Written instruction: Your task is to quote exactly the run of lines that starts at the line containing "surface it lies on" and ends at the line containing "obj.parent = empty", including both.

Data section:
------------------------------------------------------------
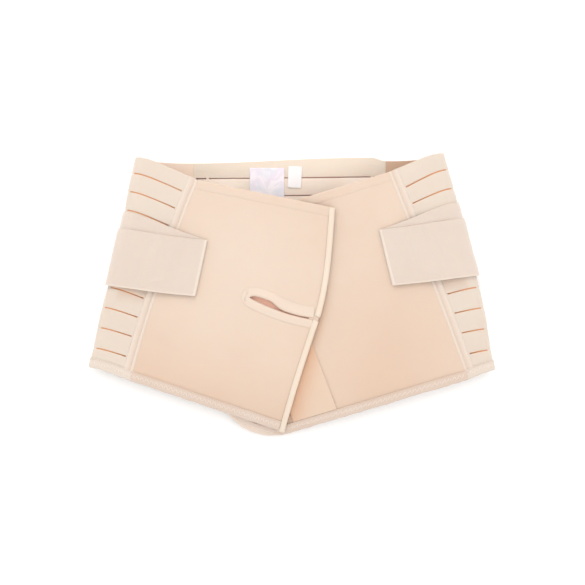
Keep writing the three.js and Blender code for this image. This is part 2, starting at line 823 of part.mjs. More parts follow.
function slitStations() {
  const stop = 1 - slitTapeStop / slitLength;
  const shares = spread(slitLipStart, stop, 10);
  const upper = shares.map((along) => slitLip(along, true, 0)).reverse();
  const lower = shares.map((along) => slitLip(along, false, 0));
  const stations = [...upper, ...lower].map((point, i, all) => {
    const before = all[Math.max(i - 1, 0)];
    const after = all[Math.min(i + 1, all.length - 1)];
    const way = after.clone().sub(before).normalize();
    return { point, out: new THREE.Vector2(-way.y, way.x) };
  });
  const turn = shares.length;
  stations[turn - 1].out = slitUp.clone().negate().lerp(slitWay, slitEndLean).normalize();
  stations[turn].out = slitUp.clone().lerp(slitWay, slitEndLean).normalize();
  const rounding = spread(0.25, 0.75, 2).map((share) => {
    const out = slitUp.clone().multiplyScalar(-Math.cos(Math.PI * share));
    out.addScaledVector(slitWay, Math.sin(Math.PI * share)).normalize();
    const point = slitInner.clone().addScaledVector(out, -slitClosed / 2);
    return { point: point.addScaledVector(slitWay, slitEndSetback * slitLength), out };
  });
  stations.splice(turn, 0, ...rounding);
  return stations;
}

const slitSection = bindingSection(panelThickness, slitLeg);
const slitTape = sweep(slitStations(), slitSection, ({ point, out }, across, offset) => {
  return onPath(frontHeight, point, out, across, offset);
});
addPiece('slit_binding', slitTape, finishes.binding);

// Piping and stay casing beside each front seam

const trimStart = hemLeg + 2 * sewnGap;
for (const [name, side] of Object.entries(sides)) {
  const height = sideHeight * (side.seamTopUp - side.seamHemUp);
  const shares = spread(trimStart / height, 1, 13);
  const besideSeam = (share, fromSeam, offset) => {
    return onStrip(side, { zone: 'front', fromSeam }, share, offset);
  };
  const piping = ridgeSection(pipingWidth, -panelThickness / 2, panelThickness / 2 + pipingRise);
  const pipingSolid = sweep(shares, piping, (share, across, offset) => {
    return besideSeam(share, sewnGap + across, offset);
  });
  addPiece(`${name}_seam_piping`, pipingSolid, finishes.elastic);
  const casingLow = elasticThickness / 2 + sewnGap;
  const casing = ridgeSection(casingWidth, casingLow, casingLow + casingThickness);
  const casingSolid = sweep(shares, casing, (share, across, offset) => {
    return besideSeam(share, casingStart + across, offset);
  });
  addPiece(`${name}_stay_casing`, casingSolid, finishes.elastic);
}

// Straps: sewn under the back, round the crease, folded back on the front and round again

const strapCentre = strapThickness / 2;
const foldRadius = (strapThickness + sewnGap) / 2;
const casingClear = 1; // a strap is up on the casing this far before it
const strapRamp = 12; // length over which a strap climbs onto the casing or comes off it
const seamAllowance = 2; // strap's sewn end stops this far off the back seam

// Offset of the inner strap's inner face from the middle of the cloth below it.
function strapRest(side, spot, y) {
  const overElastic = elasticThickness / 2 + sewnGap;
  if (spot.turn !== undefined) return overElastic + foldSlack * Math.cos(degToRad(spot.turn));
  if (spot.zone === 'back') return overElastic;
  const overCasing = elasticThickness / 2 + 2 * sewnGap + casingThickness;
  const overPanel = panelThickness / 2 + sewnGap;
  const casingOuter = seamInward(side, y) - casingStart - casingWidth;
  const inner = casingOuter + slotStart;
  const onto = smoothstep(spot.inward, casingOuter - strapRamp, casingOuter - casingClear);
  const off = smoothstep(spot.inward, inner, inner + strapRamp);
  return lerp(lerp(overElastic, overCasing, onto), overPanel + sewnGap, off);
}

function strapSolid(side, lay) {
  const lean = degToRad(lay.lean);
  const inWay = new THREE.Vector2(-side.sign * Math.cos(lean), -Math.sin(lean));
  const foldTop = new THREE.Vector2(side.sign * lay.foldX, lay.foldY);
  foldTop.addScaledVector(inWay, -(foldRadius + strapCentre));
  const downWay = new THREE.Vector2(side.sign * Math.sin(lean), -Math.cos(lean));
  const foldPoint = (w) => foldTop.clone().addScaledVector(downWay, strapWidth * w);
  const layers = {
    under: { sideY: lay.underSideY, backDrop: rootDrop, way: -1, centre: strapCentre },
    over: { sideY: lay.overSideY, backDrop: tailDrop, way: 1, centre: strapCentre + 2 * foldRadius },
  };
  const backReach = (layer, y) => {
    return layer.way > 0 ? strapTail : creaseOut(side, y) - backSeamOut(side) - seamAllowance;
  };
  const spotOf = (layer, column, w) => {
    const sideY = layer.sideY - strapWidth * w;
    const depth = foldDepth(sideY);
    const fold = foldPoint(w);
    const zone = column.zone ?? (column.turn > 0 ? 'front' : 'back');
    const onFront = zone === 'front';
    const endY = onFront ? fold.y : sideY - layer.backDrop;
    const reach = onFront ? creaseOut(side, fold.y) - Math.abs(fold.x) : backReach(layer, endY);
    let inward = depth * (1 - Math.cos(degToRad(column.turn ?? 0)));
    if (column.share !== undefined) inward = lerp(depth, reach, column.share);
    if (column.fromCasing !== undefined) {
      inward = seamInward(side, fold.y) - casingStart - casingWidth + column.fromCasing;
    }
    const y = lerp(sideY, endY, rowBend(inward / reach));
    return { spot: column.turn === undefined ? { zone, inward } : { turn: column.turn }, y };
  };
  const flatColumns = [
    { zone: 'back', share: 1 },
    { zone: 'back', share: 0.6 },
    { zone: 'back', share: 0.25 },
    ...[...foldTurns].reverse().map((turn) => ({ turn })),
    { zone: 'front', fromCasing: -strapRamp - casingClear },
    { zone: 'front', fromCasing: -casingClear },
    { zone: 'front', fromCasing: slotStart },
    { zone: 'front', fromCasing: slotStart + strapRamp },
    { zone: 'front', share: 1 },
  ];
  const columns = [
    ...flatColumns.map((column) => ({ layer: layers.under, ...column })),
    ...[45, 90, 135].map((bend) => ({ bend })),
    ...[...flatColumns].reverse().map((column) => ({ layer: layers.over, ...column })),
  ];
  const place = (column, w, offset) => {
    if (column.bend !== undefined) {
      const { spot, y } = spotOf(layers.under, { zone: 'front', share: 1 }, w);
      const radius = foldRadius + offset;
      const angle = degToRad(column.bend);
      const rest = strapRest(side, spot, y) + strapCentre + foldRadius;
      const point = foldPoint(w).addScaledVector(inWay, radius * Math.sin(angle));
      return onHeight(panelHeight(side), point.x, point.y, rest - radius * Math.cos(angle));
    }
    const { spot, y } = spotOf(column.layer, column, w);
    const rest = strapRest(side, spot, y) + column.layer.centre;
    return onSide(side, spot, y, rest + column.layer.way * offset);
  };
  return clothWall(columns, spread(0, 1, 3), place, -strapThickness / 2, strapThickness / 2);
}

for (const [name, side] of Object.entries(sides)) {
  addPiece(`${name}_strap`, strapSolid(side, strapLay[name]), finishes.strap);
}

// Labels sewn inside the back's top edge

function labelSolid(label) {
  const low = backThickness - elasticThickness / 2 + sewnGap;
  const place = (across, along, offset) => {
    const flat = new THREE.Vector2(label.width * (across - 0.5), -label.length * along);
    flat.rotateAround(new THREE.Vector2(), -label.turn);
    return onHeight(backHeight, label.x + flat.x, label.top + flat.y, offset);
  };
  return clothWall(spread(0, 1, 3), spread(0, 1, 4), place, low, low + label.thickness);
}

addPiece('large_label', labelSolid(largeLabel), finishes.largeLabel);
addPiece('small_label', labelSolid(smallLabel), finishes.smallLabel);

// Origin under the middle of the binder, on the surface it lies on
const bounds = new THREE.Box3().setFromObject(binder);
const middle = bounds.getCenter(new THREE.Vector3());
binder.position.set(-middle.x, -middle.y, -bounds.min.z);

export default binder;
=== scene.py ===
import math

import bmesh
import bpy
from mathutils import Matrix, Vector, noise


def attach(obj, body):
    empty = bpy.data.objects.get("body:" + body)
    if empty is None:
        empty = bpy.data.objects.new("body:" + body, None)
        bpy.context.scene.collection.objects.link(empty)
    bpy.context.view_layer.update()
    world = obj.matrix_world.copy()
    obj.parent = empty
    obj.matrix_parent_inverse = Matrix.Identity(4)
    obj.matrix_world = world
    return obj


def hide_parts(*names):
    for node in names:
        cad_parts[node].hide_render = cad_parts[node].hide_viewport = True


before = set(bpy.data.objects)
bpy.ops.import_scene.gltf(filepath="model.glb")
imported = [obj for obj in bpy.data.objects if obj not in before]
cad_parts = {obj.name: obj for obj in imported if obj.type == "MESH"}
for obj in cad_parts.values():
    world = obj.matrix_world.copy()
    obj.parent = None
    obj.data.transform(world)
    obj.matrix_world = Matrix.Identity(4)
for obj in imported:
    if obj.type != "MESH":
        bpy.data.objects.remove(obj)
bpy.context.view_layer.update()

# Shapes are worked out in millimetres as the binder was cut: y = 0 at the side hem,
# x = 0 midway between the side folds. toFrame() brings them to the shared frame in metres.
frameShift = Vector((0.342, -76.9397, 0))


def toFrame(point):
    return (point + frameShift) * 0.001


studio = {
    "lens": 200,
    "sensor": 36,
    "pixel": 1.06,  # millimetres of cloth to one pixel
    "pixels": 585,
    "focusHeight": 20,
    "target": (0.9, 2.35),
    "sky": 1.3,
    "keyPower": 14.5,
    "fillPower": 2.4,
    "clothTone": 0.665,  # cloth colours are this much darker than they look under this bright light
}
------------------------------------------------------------
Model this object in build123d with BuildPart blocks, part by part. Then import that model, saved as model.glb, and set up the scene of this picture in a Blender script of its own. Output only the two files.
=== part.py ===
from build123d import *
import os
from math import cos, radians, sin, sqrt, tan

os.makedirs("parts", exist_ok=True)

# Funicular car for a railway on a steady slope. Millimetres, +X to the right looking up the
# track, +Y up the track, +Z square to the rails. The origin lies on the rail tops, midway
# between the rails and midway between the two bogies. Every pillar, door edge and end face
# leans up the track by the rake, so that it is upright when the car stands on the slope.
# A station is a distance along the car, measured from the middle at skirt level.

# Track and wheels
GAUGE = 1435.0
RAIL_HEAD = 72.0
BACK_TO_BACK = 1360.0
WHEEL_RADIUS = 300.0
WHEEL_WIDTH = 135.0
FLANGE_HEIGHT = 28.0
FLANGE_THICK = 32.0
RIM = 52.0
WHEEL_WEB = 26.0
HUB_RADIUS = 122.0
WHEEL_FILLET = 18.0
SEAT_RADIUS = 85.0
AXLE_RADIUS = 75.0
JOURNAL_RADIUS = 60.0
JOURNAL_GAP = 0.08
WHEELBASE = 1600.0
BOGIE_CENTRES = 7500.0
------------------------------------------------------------
Reply:
// Origin under the middle of the binder, on the surface it lies on
const bounds = new THREE.Box3().setFromObject(binder);
const middle = bounds.getCenter(new THREE.Vector3());
binder.position.set(-middle.x, -middle.y, -bounds.min.z);

export default binder;
=== scene.py ===
import math

import bmesh
import bpy
from mathutils import Matrix, Vector, noise


def attach(obj, body):
    empty = bpy.data.objects.get("body:" + body)
    if empty is None:
        empty = bpy.data.objects.new("body:" + body, None)
        bpy.context.scene.collection.objects.link(empty)
    bpy.context.view_layer.update()
    world = obj.matrix_world.copy()
    obj.parent = empty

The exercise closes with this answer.